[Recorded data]
========================

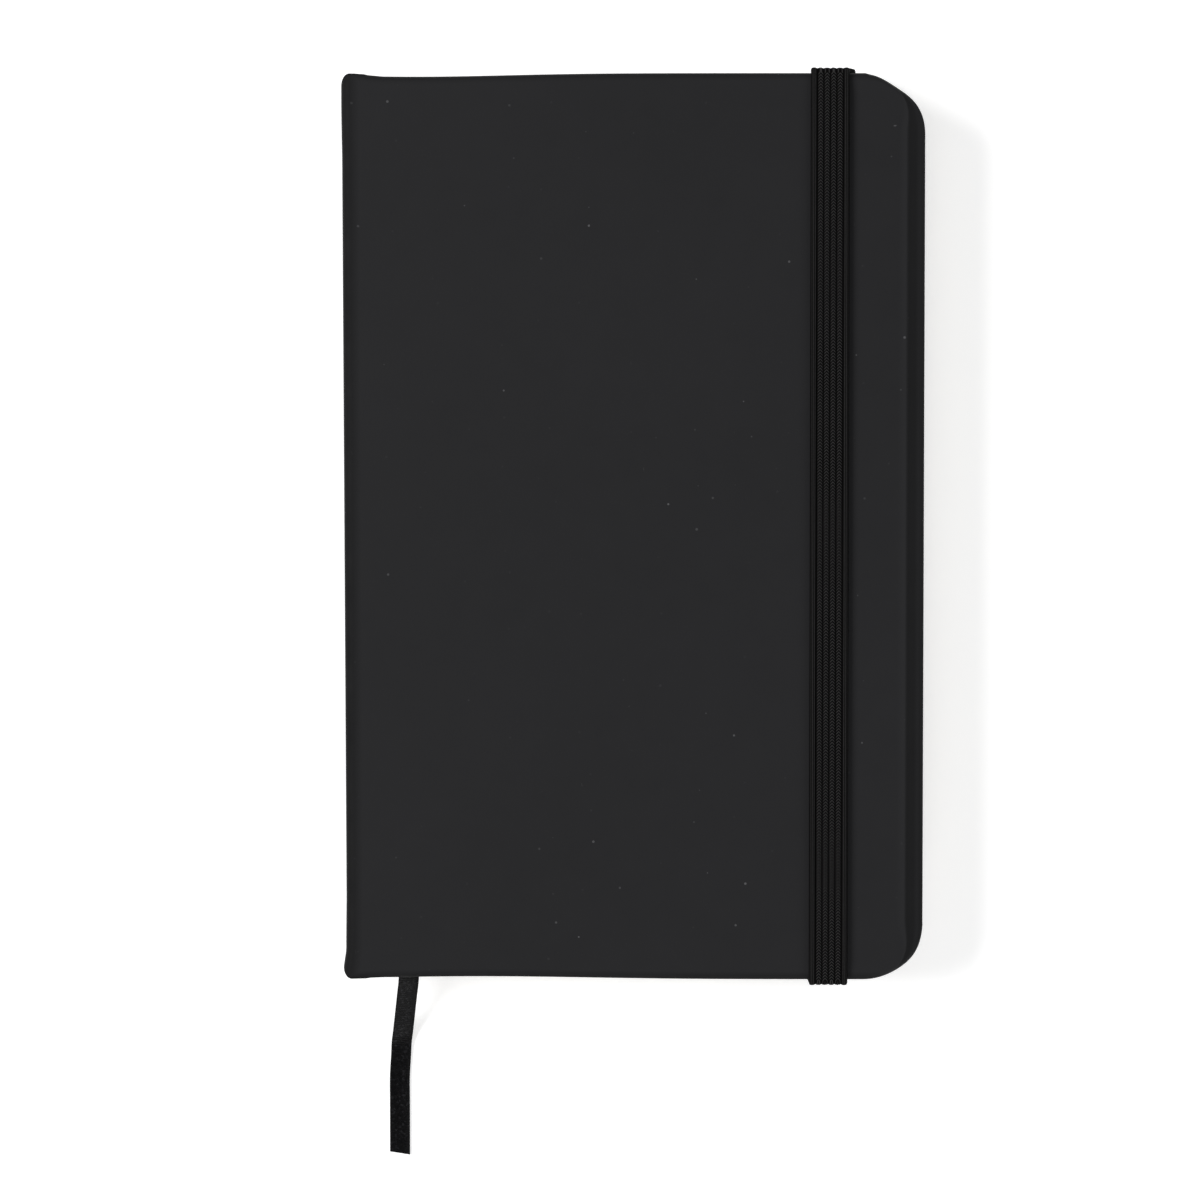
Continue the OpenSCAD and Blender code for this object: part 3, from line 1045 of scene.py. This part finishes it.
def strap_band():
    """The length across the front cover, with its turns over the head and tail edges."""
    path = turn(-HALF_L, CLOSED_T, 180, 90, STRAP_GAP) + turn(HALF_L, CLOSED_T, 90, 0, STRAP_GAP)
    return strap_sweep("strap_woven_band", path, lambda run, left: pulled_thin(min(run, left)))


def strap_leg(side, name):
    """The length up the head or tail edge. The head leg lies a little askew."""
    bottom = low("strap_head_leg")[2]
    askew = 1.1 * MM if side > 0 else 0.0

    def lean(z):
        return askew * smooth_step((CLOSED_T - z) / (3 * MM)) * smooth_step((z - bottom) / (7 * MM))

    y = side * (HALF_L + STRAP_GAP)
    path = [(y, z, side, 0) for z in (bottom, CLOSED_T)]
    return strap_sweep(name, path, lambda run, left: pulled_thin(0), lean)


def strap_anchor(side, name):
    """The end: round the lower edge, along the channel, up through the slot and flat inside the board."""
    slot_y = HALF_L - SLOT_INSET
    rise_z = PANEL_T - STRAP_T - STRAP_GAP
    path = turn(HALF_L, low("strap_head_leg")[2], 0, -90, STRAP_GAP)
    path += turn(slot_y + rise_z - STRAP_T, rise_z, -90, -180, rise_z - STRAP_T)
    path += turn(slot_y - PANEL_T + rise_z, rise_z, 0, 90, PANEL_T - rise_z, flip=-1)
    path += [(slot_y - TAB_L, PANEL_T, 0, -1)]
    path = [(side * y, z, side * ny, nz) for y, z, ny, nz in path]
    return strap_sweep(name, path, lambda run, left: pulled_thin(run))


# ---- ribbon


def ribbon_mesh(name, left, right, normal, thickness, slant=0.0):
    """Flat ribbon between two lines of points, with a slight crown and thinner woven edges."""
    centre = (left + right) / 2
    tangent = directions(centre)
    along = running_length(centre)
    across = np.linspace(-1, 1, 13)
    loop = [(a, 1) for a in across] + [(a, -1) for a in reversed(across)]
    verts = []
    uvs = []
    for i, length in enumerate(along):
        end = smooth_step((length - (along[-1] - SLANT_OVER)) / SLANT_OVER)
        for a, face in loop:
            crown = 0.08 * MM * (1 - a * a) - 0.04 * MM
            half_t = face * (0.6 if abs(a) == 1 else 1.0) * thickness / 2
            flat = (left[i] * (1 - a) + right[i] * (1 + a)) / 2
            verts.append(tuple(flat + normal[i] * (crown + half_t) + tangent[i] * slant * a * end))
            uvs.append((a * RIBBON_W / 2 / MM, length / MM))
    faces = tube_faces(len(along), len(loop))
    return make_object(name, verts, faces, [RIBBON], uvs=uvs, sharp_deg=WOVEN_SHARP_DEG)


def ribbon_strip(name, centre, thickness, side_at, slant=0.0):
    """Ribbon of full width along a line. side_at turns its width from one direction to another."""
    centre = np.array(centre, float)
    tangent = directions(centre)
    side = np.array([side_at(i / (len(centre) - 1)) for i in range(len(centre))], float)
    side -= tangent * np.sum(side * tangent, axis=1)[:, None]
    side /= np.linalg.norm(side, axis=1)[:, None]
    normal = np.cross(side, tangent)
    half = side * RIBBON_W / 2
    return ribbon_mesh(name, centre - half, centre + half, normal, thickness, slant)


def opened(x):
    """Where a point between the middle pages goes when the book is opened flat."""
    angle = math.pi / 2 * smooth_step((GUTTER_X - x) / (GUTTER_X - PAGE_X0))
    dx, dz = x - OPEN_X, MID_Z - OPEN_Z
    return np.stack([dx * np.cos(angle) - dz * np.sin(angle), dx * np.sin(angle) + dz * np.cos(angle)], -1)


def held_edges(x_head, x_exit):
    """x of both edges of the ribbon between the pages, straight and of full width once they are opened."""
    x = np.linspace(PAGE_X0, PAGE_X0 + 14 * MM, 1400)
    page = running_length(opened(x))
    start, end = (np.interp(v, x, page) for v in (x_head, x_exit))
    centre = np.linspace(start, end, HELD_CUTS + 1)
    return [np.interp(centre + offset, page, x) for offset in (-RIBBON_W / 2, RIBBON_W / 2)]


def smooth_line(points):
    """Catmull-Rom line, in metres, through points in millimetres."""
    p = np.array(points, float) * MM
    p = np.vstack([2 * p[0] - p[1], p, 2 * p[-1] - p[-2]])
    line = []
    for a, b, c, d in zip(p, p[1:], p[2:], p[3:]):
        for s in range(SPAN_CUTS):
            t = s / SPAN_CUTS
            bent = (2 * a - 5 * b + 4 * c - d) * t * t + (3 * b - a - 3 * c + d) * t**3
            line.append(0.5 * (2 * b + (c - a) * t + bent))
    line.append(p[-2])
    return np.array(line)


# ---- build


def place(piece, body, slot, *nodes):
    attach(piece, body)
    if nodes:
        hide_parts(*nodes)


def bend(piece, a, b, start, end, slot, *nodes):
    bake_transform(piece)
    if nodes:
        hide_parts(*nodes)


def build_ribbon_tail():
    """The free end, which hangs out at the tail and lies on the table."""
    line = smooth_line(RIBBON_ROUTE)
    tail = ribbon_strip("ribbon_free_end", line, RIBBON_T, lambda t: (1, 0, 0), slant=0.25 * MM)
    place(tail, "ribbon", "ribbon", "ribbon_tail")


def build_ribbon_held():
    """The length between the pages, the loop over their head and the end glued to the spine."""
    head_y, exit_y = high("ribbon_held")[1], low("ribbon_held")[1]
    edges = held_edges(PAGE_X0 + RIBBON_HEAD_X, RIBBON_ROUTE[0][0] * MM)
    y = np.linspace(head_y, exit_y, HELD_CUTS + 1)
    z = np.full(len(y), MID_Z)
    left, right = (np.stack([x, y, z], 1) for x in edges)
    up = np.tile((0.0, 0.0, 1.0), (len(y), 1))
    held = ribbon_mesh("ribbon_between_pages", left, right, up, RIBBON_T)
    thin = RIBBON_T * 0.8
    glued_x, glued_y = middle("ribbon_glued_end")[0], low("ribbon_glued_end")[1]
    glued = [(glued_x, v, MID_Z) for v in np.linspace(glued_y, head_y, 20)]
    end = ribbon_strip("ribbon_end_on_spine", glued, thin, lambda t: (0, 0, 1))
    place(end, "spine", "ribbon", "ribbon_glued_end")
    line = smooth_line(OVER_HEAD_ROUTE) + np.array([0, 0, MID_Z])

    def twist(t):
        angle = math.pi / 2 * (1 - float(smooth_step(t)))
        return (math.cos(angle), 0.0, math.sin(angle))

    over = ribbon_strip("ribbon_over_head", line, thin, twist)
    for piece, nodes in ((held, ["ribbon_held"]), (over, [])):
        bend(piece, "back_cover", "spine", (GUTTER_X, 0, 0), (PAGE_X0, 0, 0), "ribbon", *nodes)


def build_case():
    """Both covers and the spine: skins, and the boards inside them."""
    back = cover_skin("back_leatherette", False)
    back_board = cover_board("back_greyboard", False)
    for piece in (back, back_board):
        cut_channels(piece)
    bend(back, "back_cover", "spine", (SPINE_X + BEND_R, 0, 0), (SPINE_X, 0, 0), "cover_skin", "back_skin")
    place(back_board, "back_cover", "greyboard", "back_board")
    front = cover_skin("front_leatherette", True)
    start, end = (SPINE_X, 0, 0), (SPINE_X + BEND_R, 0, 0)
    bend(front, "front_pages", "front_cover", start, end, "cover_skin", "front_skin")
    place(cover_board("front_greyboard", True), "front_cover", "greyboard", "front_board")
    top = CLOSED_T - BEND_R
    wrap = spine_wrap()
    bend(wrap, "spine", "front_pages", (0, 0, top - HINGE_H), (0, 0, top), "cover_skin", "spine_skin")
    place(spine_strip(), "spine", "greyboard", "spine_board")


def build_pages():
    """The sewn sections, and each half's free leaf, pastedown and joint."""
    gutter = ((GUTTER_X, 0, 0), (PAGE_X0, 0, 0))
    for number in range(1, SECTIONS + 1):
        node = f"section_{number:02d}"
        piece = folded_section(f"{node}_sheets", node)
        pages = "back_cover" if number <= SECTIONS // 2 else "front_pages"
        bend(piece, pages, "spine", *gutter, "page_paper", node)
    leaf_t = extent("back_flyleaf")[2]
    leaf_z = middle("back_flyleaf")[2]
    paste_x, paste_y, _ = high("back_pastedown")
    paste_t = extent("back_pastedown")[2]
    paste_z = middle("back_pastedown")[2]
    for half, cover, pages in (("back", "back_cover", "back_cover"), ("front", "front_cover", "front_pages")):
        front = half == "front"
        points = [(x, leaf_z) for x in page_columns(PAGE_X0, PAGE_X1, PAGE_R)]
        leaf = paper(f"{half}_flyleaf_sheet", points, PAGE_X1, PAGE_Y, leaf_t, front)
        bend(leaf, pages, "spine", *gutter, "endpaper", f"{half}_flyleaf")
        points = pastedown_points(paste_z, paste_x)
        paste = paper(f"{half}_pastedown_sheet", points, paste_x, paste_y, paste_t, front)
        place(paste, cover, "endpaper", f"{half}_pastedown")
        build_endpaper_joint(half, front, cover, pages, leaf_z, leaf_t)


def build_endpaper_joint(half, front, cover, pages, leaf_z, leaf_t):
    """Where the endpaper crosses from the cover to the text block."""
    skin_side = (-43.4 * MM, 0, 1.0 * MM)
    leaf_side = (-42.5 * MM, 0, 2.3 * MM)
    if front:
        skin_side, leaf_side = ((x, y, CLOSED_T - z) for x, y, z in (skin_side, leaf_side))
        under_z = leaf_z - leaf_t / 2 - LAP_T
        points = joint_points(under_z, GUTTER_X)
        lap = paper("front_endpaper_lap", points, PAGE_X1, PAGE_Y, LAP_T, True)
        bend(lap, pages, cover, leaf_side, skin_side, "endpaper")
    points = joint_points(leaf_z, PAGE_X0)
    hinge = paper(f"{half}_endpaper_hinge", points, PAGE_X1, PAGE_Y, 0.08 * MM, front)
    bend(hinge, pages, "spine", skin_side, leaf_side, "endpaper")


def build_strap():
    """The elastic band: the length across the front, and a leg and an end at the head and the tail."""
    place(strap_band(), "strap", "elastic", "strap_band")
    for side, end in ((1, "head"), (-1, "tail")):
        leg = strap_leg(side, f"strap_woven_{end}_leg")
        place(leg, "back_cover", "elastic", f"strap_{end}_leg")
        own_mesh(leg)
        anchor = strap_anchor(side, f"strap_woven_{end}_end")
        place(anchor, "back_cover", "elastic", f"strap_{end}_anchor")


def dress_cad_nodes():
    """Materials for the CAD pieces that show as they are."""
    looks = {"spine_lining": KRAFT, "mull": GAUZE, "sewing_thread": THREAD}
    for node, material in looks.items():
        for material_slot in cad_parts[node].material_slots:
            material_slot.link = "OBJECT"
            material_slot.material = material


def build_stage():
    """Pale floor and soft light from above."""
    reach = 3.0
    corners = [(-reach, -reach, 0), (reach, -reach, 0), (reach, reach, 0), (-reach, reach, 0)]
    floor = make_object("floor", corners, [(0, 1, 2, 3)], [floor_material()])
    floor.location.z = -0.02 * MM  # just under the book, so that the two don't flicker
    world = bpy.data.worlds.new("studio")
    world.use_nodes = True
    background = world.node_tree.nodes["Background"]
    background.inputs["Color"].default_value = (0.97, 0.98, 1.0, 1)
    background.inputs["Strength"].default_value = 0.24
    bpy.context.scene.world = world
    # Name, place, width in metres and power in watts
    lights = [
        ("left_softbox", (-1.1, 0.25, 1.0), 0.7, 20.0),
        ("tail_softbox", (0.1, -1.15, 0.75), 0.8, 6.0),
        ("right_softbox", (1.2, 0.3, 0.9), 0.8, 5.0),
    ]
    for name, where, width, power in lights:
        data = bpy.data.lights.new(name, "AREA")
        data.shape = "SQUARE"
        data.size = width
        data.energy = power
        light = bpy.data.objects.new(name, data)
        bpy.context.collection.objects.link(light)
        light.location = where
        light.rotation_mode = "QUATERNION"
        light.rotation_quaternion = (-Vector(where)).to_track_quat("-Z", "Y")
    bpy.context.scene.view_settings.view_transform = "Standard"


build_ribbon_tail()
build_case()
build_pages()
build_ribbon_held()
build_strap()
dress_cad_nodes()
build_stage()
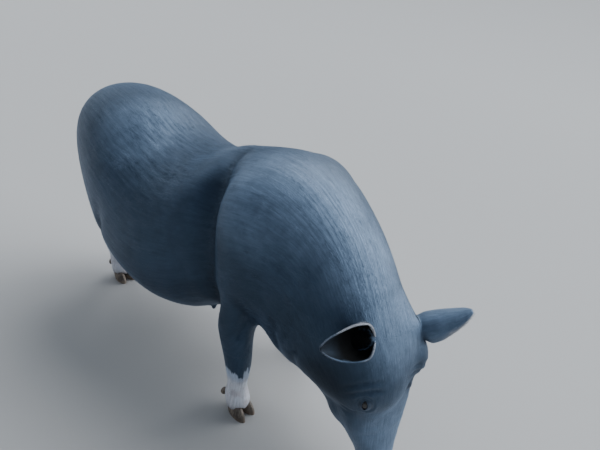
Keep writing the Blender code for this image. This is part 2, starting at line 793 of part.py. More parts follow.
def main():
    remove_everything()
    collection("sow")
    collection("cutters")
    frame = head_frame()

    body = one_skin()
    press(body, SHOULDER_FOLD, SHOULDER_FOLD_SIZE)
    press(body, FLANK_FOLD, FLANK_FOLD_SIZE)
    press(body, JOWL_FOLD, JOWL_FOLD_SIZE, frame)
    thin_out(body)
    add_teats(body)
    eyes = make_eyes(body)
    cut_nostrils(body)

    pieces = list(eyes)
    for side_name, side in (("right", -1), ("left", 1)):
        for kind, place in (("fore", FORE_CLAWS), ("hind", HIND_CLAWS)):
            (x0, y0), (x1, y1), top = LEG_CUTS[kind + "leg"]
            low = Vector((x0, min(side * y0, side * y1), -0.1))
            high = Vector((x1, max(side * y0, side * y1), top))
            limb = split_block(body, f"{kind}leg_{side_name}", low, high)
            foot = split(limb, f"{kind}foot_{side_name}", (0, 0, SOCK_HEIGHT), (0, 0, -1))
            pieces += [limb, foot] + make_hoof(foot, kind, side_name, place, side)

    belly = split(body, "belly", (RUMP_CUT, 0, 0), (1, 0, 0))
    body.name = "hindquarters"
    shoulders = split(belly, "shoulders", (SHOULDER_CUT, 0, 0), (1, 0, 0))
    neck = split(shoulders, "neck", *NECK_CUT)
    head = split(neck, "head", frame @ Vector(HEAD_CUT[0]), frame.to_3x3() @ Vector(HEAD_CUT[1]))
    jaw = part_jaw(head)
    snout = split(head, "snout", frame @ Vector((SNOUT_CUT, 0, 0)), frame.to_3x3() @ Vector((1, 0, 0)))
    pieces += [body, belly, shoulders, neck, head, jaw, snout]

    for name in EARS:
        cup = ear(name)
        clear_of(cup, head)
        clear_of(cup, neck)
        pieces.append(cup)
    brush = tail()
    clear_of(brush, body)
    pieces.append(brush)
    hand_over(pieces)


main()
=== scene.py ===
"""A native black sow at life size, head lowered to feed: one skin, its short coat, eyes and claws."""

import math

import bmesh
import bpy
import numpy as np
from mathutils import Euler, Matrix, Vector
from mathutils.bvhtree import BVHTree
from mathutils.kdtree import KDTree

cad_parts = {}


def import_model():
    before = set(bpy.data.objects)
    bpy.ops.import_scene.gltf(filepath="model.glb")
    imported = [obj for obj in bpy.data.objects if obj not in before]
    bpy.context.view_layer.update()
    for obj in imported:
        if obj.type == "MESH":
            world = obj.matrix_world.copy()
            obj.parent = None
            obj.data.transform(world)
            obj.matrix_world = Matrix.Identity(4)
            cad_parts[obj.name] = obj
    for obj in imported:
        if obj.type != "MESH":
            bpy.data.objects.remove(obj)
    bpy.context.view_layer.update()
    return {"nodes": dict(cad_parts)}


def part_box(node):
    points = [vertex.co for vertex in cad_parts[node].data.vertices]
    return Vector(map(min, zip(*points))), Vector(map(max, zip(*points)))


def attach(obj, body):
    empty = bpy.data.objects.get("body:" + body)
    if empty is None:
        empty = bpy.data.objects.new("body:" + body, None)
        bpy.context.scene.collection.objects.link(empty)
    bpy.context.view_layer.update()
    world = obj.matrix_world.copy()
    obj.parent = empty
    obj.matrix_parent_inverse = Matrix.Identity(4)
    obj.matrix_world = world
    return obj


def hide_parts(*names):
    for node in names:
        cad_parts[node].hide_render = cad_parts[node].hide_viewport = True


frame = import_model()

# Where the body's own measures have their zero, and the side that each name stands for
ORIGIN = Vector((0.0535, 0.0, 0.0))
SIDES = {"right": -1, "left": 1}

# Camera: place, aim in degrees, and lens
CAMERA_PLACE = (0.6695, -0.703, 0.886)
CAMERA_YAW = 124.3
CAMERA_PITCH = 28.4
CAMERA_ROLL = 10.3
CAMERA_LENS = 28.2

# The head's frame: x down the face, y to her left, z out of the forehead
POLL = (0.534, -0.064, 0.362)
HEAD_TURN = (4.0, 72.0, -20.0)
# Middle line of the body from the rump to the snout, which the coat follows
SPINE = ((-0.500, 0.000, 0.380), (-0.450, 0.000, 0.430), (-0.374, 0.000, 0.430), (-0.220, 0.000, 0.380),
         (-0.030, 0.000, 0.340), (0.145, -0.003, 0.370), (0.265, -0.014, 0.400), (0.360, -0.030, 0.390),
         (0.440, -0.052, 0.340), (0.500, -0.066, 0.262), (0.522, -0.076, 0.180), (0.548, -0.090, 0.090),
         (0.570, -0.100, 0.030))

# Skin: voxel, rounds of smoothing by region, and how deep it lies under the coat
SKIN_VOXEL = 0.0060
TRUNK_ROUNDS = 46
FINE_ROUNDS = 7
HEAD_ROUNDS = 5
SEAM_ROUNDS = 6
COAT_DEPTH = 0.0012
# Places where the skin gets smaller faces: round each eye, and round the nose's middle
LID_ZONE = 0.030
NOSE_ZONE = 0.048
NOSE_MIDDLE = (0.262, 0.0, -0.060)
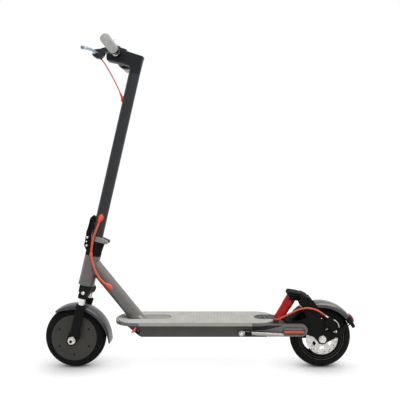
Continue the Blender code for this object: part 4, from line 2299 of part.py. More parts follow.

========================

- EXERCISE DIRECTIONS -
Extract from the records above the lines from the one containing "zip(*points))), Vector(map(max, zip(*points)))" to the one containing "cad_parts[node].hide_render = cad_parts[node].hide_viewport", both lines included, exactly as they appear and with nothing else.

- SOLVED PROBLEM -
    return Vector(map(min, zip(*points))), Vector(map(max, zip(*points)))


def attach(obj, body):
    empty = bpy.data.objects.get("body:" + body)
    if empty is None:
        empty = bpy.data.objects.new("body:" + body, None)
        bpy.context.scene.collection.objects.link(empty)
    bpy.context.view_layer.update()
    world = obj.matrix_world.copy()
    obj.parent = empty
    obj.matrix_parent_inverse = Matrix.Identity(4)
    obj.matrix_world = world
    return obj


def hide_parts(*names):
    for node in names:
        cad_parts[node].hide_render = cad_parts[node].hide_viewport = True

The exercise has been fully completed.